Critique : Réputé film préféré de son auteur, L’ombre d’un doute s’ouvre sur les images de couples dansant en habits de gala, image énigmatique pendant un moment ; mais cette image, sur laquelle le générique se déroule, est programmatique, comme souvent les débuts chez Hitchcock : ces danseurs harmonieux évoluent en effet sur une valse, La veuve joyeuse de Lehar, musique délicate et gracieuse s’il en est, mais l’orchestre est constamment interrompu ou recouvert par un autre, ce qui provoque une forte dissonance. Tout y est, déjà : l’équilibre fragile, l’intrusion de la discordance, et, évidemment, les veuves…
L’équilibre d’abord : le cinéaste prend soin de filmer une petite ville, dont les habitants semblent tous se connaître, une ville dans laquelle le policier, chargé seulement de la circulation, sourit largement. Santa Rosa est le prototype de la bourgade américaine, saine et, pourrait-on dire, aseptisée. Harmonie encore que cette famille, elle aussi représentative : le père attentif travaille dans une banque, la mère est au foyer et les trois enfants se chamaillent gentiment. De forts liens semblent les unir. Mais cette description, Hitchcock prend un malin plaisir à la détruire pièce à pièce : d’abord de manière anodine, avec l’ennui de Charlie, la fille aînée qui espère un « miracle ». Puis au fur et à mesure, la critique de cette petite vie s’intensifie : la ville devient le lieu des remontrances (le policier, la bibliothécaire), un lieu dans lequel on ne peut échapper aux gens qu’on fuit, un lieu dans lequel la serveuse a « fait toutes les boîtes » et s’engage dans une existence désespérante. Ce sont au fond les faux-semblants qui se dévoilent : la mère avoue son mal-être dans une tirade poignante (« on s’oublie, on n’est plus que la femme de son mari »), elle qui paraît tellement ennuyeuse (voir la scène du gâteau à photographier). Le monde n’est peut-être pas toujours une « porcherie », comme le dit l’oncle, il est en tout cas d’une platitude éprouvante. Et si Charlie trouve un mari, ce sera un policier « sain », l’Américain type, lui aussi terriblement fade, pour qui « le monde a besoin d’être guidé ». Autrement dit, la jeune héroïne se prépare un destin semblable à celui de sa mère, vide et vain.

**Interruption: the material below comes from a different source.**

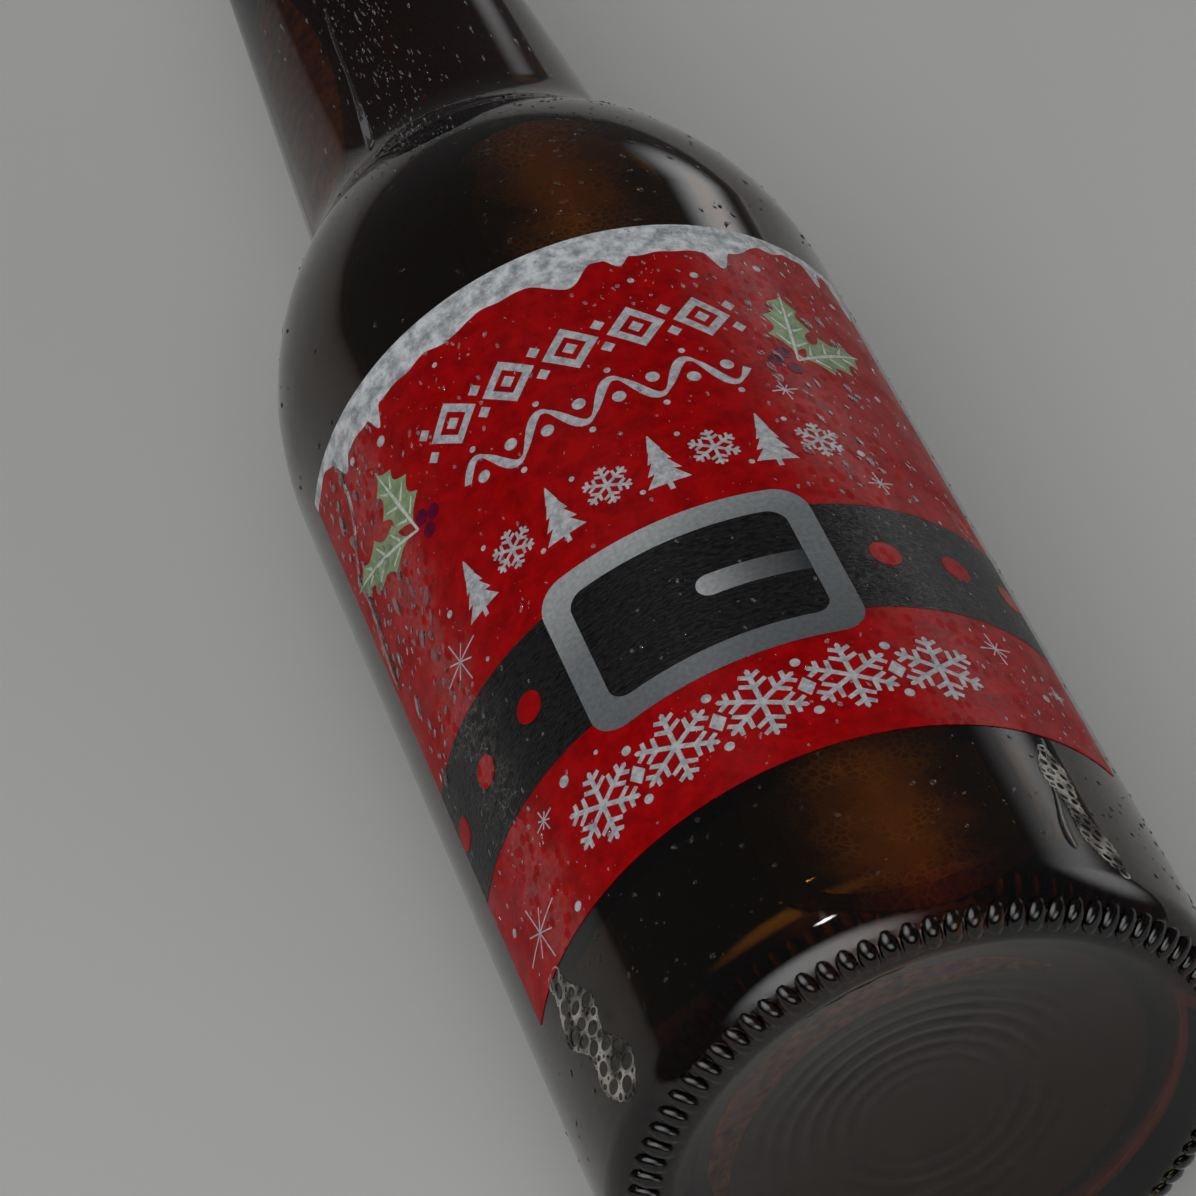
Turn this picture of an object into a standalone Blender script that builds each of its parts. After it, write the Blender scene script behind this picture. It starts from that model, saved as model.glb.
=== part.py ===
"""Longneck beer bottle of brown glass, full and capped, lying on its side with its label up.

The bottle's axis runs along Y: the base is at -Y and the crown cap at +Y. The origin is on the floor,
under the middle of the bottle. Each turned piece is drawn upright, from its base up, and then laid down.
"""

from math import cos, hypot, pi, radians, sin, sqrt

import bmesh
import bpy
from mathutils import Matrix, Vector

MM = 0.001

# Bottle, measured upright from the plane that it would stand on
BOTTLE_HEIGHT = 228.6 * MM
BODY_RADIUS = 30.5 * MM
WALL = 2.4 * MM
SHOULDER_START = 106.0 * MM
SHOULDER_RADIUS = 45.9 * MM
SHOULDER_TURN = radians(36.4)
THROAT_RADIUS = 18.8 * MM
NECK_TAPER = radians(4.2)
NECK_TOP_RADIUS = 13.25 * MM
NECK_TOP_DROP = 18.0 * MM
TURN_STEPS = 48

# Base: rounded heel, bearing ring, shallow punt, and a ring of knurls that the bottle stands on
HEEL_RADIUS = 4.5 * MM
PUNT_DEPTH = 4.2 * MM
PUNT_POWER = 2.2
BASE_THICKNESS = 3.2 * MM
INNER_HEEL_RADIUS = 6.0 * MM
KNURLS = 90
KNURL_LENGTH = 2.8 * MM
KNURL_WIDTH = 1.5 * MM
KNURL_RISE = 0.45 * MM
KNURL_TILT = radians(24)

# Crown finish, as distances below the mouth
BORE_RADIUS = 8.25 * MM
LIP_RADIUS = 10.4 * MM
LOCKING_RING_RADIUS = 13.1 * MM
GROOVE_RADIUS = 12.4 * MM
BEAD_RADIUS = 14.2 * MM

# Beer: the bubble of air lies along the top of the bottle
CLEARANCE = 0.3 * MM
AIR_DEPTH = 2.6 * MM

# Crown cap
CAP_HEIGHT = 6.0 * MM
CAP_TOP_RADIUS = 10.2 * MM
CAP_SKIRT_RADIUS = 14.2 * MM
CAP_SHEET = 0.3 * MM
CAP_FLUTES = 21
POINTS_PER_FLUTE = 4
FLUTE_DEPTH = 0.45 * MM

# Label, wrapped round the body, its middle turned from straight up towards -X
LABEL_BOTTOM = 22.9 * MM
LABEL_HEIGHT = 75.0 * MM
LABEL_WIDTH = 74.6 * MM
LABEL_TURN = radians(-14.7)
LABEL_PAPER = 0.3 * MM
LABEL_STEPS = 40

# The bottle rests on a narrow flat along its lowest line
FLAT_WIDTH = 8.0 * MM

HEEL_CENTRE_RADIUS = BODY_RADIUS - HEEL_RADIUS
KNURL_REACH = hypot(KNURL_LENGTH / 2 * sin(KNURL_TILT), KNURL_RISE * cos(KNURL_TILT))
BEARING_HEIGHT = KNURL_REACH - HEEL_RADIUS * (1 - cos(KNURL_TILT))
HEEL_CENTRE_HEIGHT = BEARING_HEIGHT + HEEL_RADIUS

LABEL_RADIUS = BODY_RADIUS + CLEARANCE
LABEL_HALF_ANGLE = LABEL_WIDTH / 2 / BODY_RADIUS
LABEL_REACH = (LABEL_RADIUS + LABEL_PAPER) * sin(LABEL_HALF_ANGLE - LABEL_TURN)

CAP_TOP = BOTTLE_HEIGHT + CLEARANCE + CAP_SHEET
AXIS_X = (LABEL_REACH - BODY_RADIUS) / 2
AXIS_HEIGHT = sqrt(BODY_RADIUS ** 2 - (FLAT_WIDTH / 2) ** 2)
BASE_Y = -CAP_TOP / 2
LAID_DOWN = Matrix.Translation((AXIS_X, BASE_Y, AXIS_HEIGHT)) @ Matrix.Rotation(-pi / 2, 4, "X")


def clear_scene():
    for item in list(bpy.data.objects):
        bpy.data.objects.remove(item, do_unlink=True)


def new_collection(name):
    group = bpy.data.collections.new(name)
    bpy.context.scene.collection.children.link(group)
    return group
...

Le moment de bonheur qu’elle a cru vivre avec l’arrivée de son oncle est un leurre, et le happy end ne dissipe pas l’impression d’un malaise.
- Copyright Swashbuckler Films
Mais bien sûr, c’est surtout l’irruption de l’oncle qui va bouleverser ce fragile équilibre initial. Le génial Joseph Cotten lui prête sa sobriété et son élégance, jouant de son charme avec une ambiguïté réjouissante. Il est d’abord présenté allongé sur son lit, cigare aux lèvres, entouré de billets puis servi par une concierge affable. Là encore, nombre d’éléments sont des indices (les billets) ou des motifs qui se déploieront par la suite : Charlie sera servi plusieurs fois et la fumée du cigare reviendra elle aussi, soit la même, soit celle plus épaisse et noire du train, soit celle plus diffuse du bar. Le montage le joint ensuite à sa nièce : un plan sur la rue, un sur la fenêtre, un enfin sur elle allongée, c’est à dire en parfaite similitude avec la découverte de l’oncle. Une fois de plus, ce motif de similitude sera renforcé par le dialogue (« les jumeaux », la télépathie) et de nombreux plans les associant. Et, mais c’est évident, le fait qu’ils aient le même surnom ajoute à cette relation. Le scénario accumule d’ailleurs les duos : Charlie et son oncle, puis Charlie et Graham, le frère et la sœur plus jeunes, le père et Herbie, les deux policiers … comme il souligne de nombreux échos : le train à la fumée noire du début devient un piège, la porte du garage qui coince également, pour ne citer que deux exemples. L’exhaustivité serait laborieuse tant les reprises et parallèles s’ajoutent, de la bague au journal. C’est au fond, de manière très classique, un scénario construit pour laisser le moins de place possible à l’insignifiant. Et la mise en scène est à l’unisson, qui joue de motifs à partir de lieux récurrents comme les escaliers, et surtout l’escalier extérieur.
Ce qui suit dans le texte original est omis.